[START]

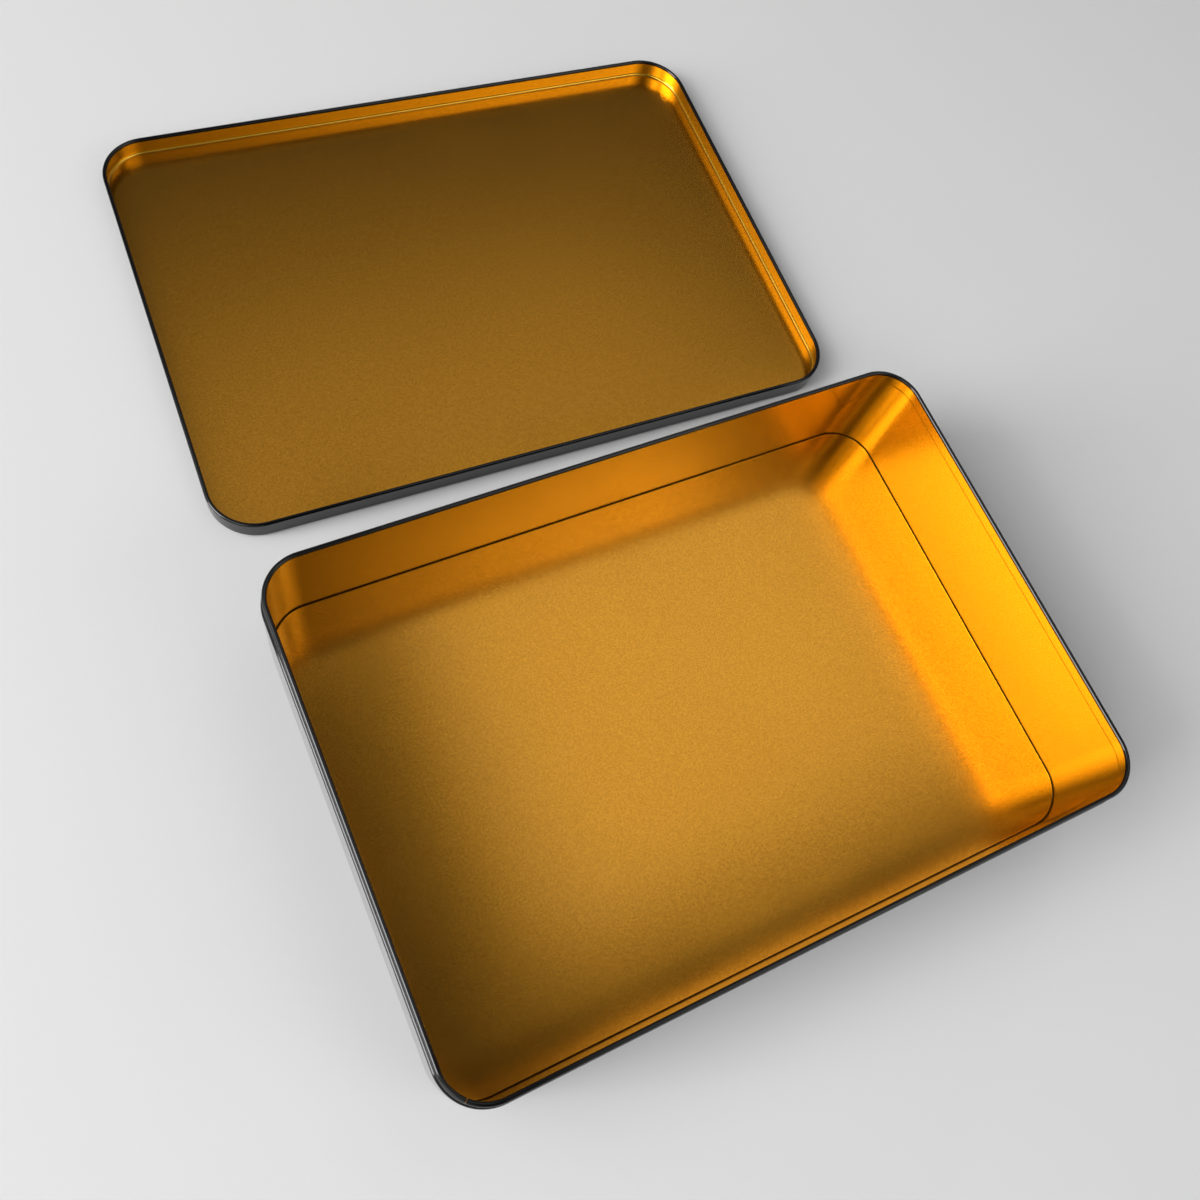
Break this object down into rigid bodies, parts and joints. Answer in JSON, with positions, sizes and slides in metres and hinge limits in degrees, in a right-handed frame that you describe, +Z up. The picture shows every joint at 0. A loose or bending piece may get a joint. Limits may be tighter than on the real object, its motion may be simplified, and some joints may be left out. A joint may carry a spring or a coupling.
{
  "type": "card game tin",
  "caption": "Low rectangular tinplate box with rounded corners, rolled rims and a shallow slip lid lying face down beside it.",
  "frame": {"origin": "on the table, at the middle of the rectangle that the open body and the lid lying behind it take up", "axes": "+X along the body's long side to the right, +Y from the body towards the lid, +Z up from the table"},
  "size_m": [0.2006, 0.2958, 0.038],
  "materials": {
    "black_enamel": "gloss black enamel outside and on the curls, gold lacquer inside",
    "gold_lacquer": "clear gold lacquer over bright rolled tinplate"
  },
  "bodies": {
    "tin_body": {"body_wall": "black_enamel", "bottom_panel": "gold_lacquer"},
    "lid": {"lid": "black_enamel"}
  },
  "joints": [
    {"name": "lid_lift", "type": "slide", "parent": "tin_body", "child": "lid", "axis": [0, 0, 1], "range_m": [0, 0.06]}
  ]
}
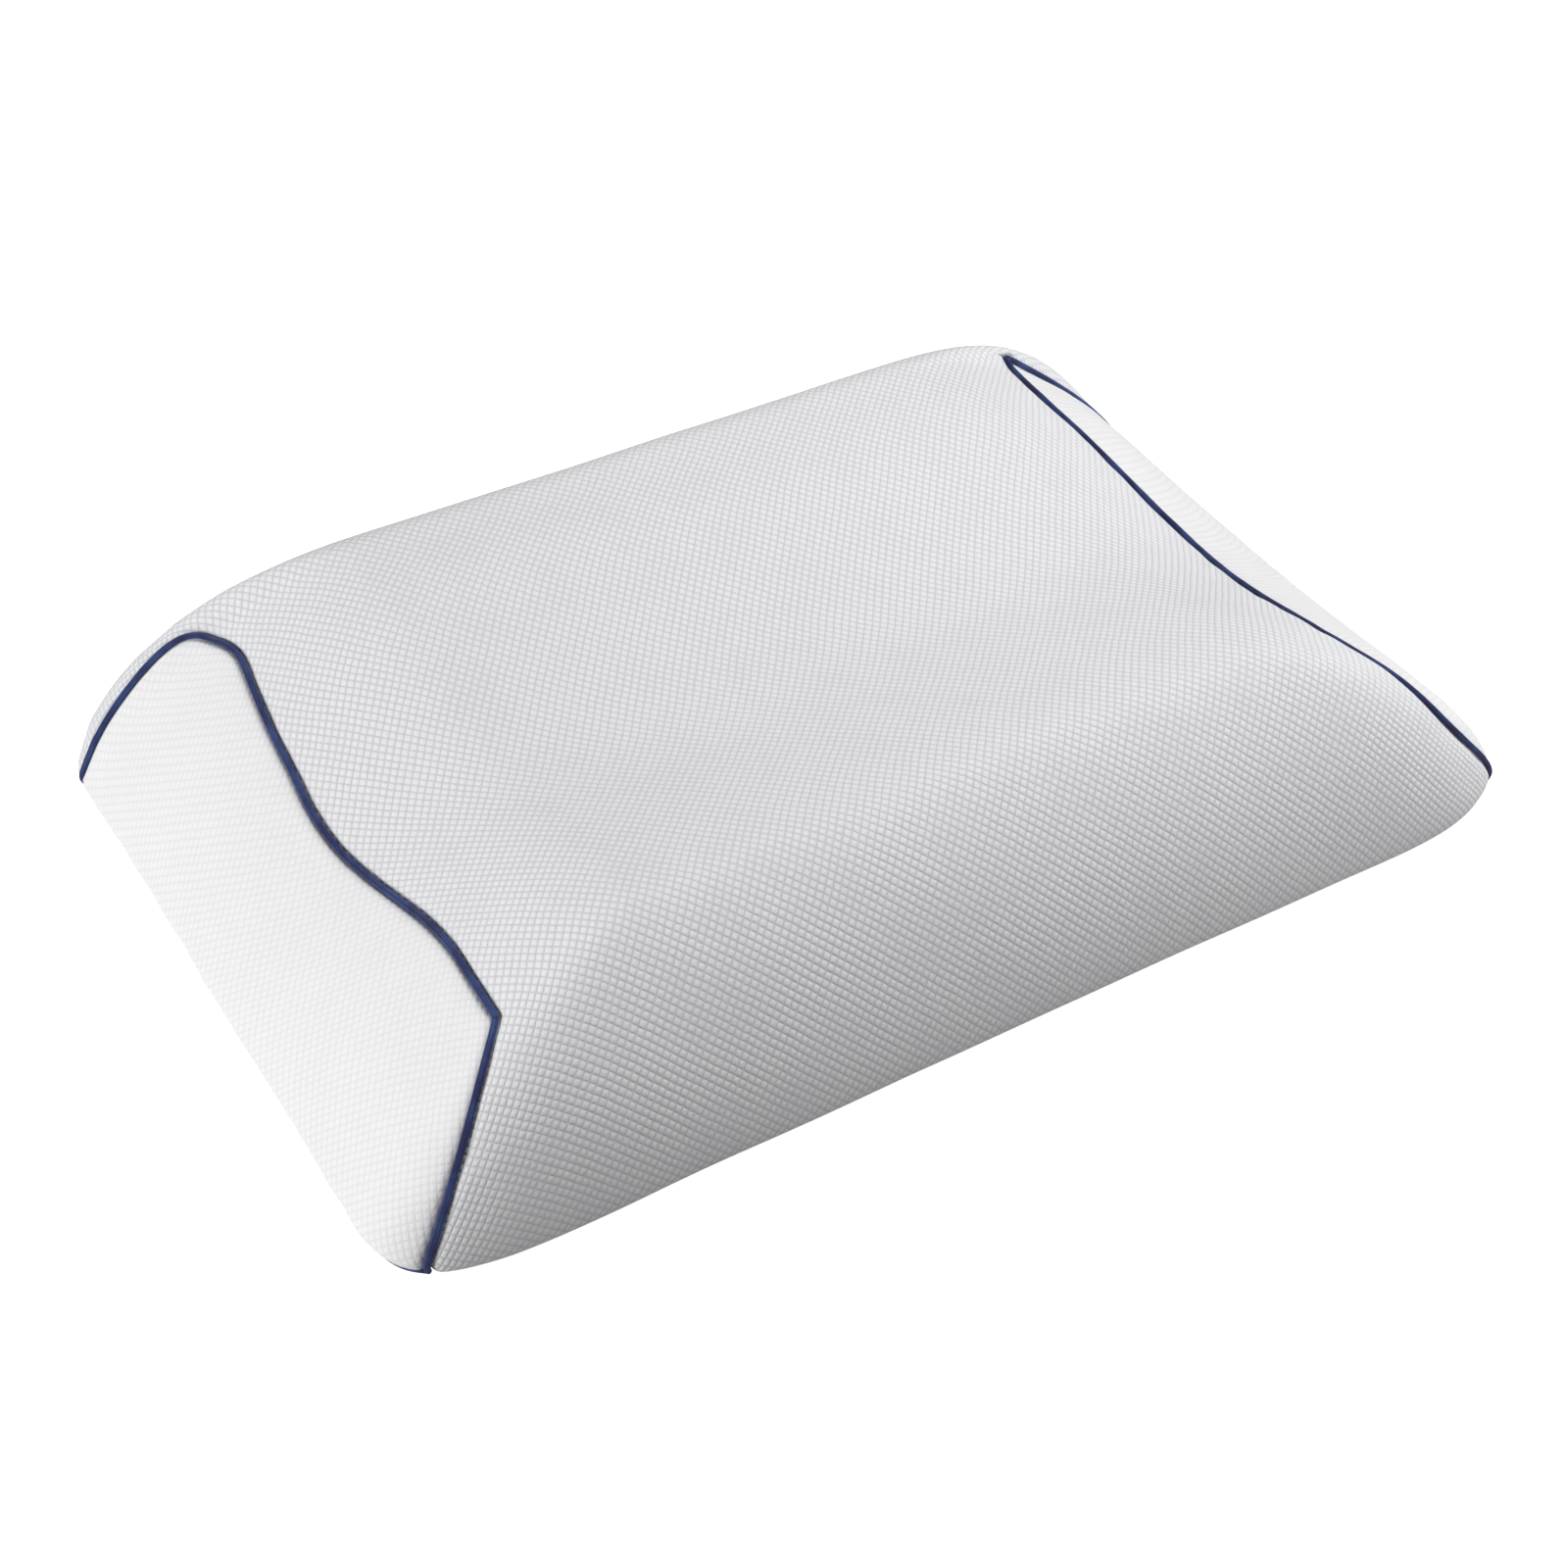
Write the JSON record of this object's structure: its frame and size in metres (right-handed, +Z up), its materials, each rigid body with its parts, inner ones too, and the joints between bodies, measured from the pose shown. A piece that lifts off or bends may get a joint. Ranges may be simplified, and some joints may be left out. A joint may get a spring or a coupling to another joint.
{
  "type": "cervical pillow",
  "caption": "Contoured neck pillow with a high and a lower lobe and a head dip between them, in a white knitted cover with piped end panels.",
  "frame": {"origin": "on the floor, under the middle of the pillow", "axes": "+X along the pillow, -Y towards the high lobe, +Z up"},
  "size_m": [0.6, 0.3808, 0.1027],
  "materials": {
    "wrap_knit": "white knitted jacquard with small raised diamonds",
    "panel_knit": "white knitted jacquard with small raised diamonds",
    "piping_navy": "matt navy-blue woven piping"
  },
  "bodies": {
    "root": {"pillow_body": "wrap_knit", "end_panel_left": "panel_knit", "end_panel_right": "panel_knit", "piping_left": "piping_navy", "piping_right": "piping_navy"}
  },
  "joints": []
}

[END]

WRITTEN REQUEST:
Out of the material above, select every line that holds the string "with".

COMPLETED EXERCISE:
Break this object down into rigid bodies, parts and joints. Answer in JSON, with positions, sizes and slides in metres and hinge limits in degrees, in a right-handed frame that you describe, +Z up. The picture shows every joint at 0. A loose or bending piece may get a joint. Limits may be tighter than on the real object, its motion may be simplified, and some joints may be left out. A joint may carry a spring or a coupling.
  "caption": "Low rectangular tinplate box with rounded corners, rolled rims and a shallow slip lid lying face down beside it.",
Write the JSON record of this object's structure: its frame and size in metres (right-handed, +Z up), its materials, each rigid body with its parts, inner ones too, and the joints between bodies, measured from the pose shown. A piece that lifts off or bends may get a joint. Ranges may be simplified, and some joints may be left out. A joint may get a spring or a coupling to another joint.
  "caption": "Contoured neck pillow with a high and a lower lobe and a head dip between them, in a white knitted cover with piped end panels.",
    "wrap_knit": "white knitted jacquard with small raised diamonds",
    "panel_knit": "white knitted jacquard with small raised diamonds",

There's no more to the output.